The reading writer (or the writing reader)
These days I’m not so fearful. Is it a growing confidence in my own writing or the indifference that comes with approaching middle age? Either way, my reading and writing go hand in hand. I read what I want to read but, more often than not, my reading is guided by the genre or style I am writing in at the time. My non-fiction reading is entirely led by the research needs of my writing. Why else would I purchase books on the French Resistance, astronomy or cognitive science? I read fiction that is closely linked to what I am writing, partially so I know what ground has already been trod in that genre (Heide and I often remind one another that, in Clovenhoof, we are not writing Good Omens 2) and also so I can avoid the occasional errors made by other writers in their work.
In terms of the Clovenhoof novel Heide and I are currently writing, everything I have chosen to read in the past six or seven months has had some sort of link to the novel.  Even my film-watching and radio-listening habits have been coloured by Mr Jeremy Clovenhoof.
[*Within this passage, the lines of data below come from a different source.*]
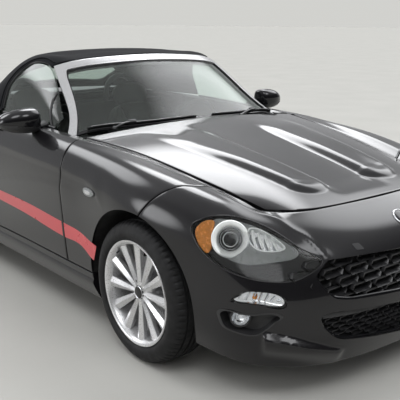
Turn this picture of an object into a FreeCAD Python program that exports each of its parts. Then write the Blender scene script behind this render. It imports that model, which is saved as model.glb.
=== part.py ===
import FreeCAD, Part
import math
import os

# A small two-seat convertible car with its soft top closed, in millimetres.
# The origin is on the ground under the middle of the car. The nose points to -Y and the
# car's left side to +X. Stations run from the nose to the tail.

doc = FreeCAD.newDocument("convertible")
sheet = doc.addObject("Spreadsheet::Sheet", "sizes")

SIZES = {
    # plan and height of the body
    "front_overhang": 852, "wheelbase": 2310, "rear_overhang": 874,
    "body_half_width": 870, "belt_height": 905, "roof_height": 1233,
    "door_front": 1445, "door_rear": 2522,
    # skins and gaps
    "skin": 10, "seat_gap": 0.3, "shut_gap": 6, "hood_thickness": 22, "lid_thickness": 22,
    "glass_thickness": 5, "fabric_thickness": 16, "door_inner": 690, "frame_depth": 38,
    "mirror_width": 210, "mirror_height": 144, "mirror_depth": 95,
    # wheels and tyres
    "track_front": 1496, "track_rear": 1503, "tyre_radius": 308, "tyre_width": 205,
    "rim_seat_radius": 216, "rim_width": 190, "rim_flange": 11, "rim_wall": 12,
    "spoke_width": 34, "spoke_depth": 22, "spoke_count": 12, "wheel_hub_radius": 62,
    "wheel_hub_depth": 40, "arch_radius": 352, "arch_rise": 6,
    "disc_radius": 140, "disc_thickness": 22, "disc_inset": 2, "rim_recess": 24,
    "spindle_radius": 28, "spindle_reach": 48,
    # steering and doors
    "kingpin_half": 690, "kingpin_radius": 22, "kingpin_length": 216, "arm_half_width": 26,
    "arm_thickness": 28, "door_axis_half": 800, "door_axis_inset": 70,
    "hinge_pin_radius": 8, "hinge_pin_length": 90, "hinge_strap_height": 30,
    "hinge_swing": 114, "wheel_tilt": 22, "steering_radius": 180, "steering_rim": 15,
    # structure
    "floor_height": 165, "floor_thickness": 20, "side_clearance": 12,
    "cabin_front": 1512, "bulkhead_to_axle": 340, "tunnel_half_width": 120, "tunnel_height": 240,
    "wall_thickness": 25, "sill_height": 285, "sill_inner": 600,
    "rail_half_spacing": 400, "rail_width": 70, "rail_height": 100, "rail_base": 400,
    "subframe_base": 172,
    "lid_hinge_half": 470, "pillar_width": 58,
    "engine_width": 480, "engine_length": 640, "engine_height": 470, "engine_front": 682,
    "engine_base": 235, "seat_width": 440, "seat_half_spacing": 355, "seat_to_axle": 1120, "hoop_tube": 17,
}
for row, (alias, value) in enumerate(SIZES.items(), start=1):
    sheet.set("A%d" % row, alias)
    sheet.set("B%d" % row, str(value))
    sheet.setAlias("B%d" % row, alias)
doc.recompute()


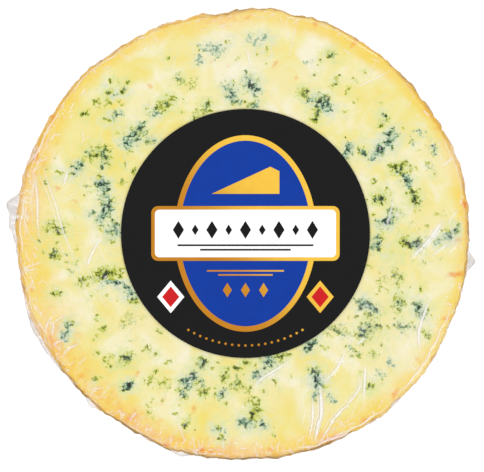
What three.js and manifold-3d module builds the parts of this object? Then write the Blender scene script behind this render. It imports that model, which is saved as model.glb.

The other day (which is the actual prompt for this blog) I made a list of everything I have read, watched or listened to in recent months which has a link to our Satan-in-suburbia comic novel.
Captain Stormfield’s Visit to Heaven by Mark Twain (currently free on Kindle)
The Devil: A Biography by Peter Stanford (favourite Christmas present 2011)
Good Omens by Terry Pratchett and Neil Gaiman
The Marriage of Heaven and Hell by William Blake
Paradise Lost by John Milton
The Screwtape Letters by CS Lewis
Various bits of the Bible
Graphic Novels
Lucifer by Mike Carey et al
Sandman: Seasons of Mist by Neil Gaiman et al
Preacher by Garth Ennis and Steve Dillon (it shares Clovenhoof’s comic irreverence for religion even if the characters and setting are utterly different. It also has a brilliant premise that it couldn’t live up to in the end, a salutary lesson for Heide and I)
Legion (with a depiction of Archangel Michael a million miles away from ours)
Rosemary’s Baby
The Omen
Old Harry’s Game (with series 2 currently enjoying a repeat run on BBC iPlayer (UK only))
I wonder what else I will read (or ought to read) before Heide and I have put Mr Clovenhoof to bed. Suggestions welcome.